As I prepare to embarrass myself in a crowd of people by screaming my lungs out and possibly hiding behind my bucket of popcorn, I’m reminded of my first experience with a horror movie.
I don’t remember my exact age, but I was somewhere around 8-10. My mom had left town for the weekend prompting a boy’s night with my dad and little brother, which meant movie rentals and all the fish sticks we could eat.
We headed to the local movie rental place and I remember picking out “Spy Kids,” a reasonable choice for an 8-10 year-old.
My brother chose the movie “Child’s Play”, thinking that it was a movie about children playing.
What “Child’s Play” is actually about is a doll named Chucky possessed by a serial killer who murders a whole bunch of people to try and get his body back. My dad knew this, and thought it would be hilarious to let us watch it.
So we went back home, threw some fish sticks in the oven (side note: any meat that can be cooked as quickly as fish sticks should not be trusted) and put in a movie.
Now my dad wanted to set the tone for our first horror movie experience so he waited until it was completely dark outside and turned all the lights in the house off before starting the movie.

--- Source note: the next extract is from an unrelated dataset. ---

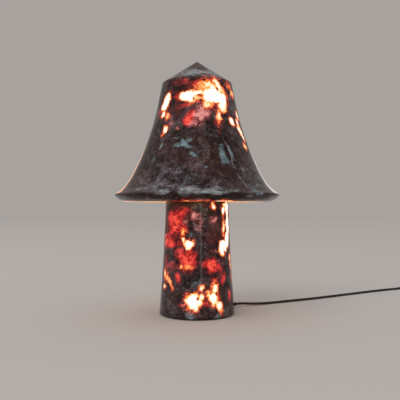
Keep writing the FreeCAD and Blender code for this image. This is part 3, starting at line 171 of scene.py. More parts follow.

Those who have seen “Child’s Play” know that even without the killing it is in no way suitable for young children; never fear. My dad fast-forwarded it through all the parts that didn’t involve the doll murdering somebody. He didn’t want the bad language and sexual content to ruin our young, innocent minds, just the senseless acts of violence.
I can remember begging my dad not to leave the room after the movie was over. I can also remember putting “Spy Kids” in hoping that it would make me forget Chucky the doll. What I most remember, though is not sleeping a wink that night.
I convinced myself at one point that if by 4 a.m., Chucky hadn’t jumped out of the closet and killed me I would be all right.
Chucky didn’t kill me that night, which I was very thankful for at the time, and my first taste of horror movies left me only mildly traumatized.
Now this weekend, I’ll go see IT because I’m a huge fan of Stephen King and can’t pass up the opportunity.
Whether I’ll sleep on the couch with the lights on gripping something that can be used as a weapon or not remains to be seen. My guess is that I will.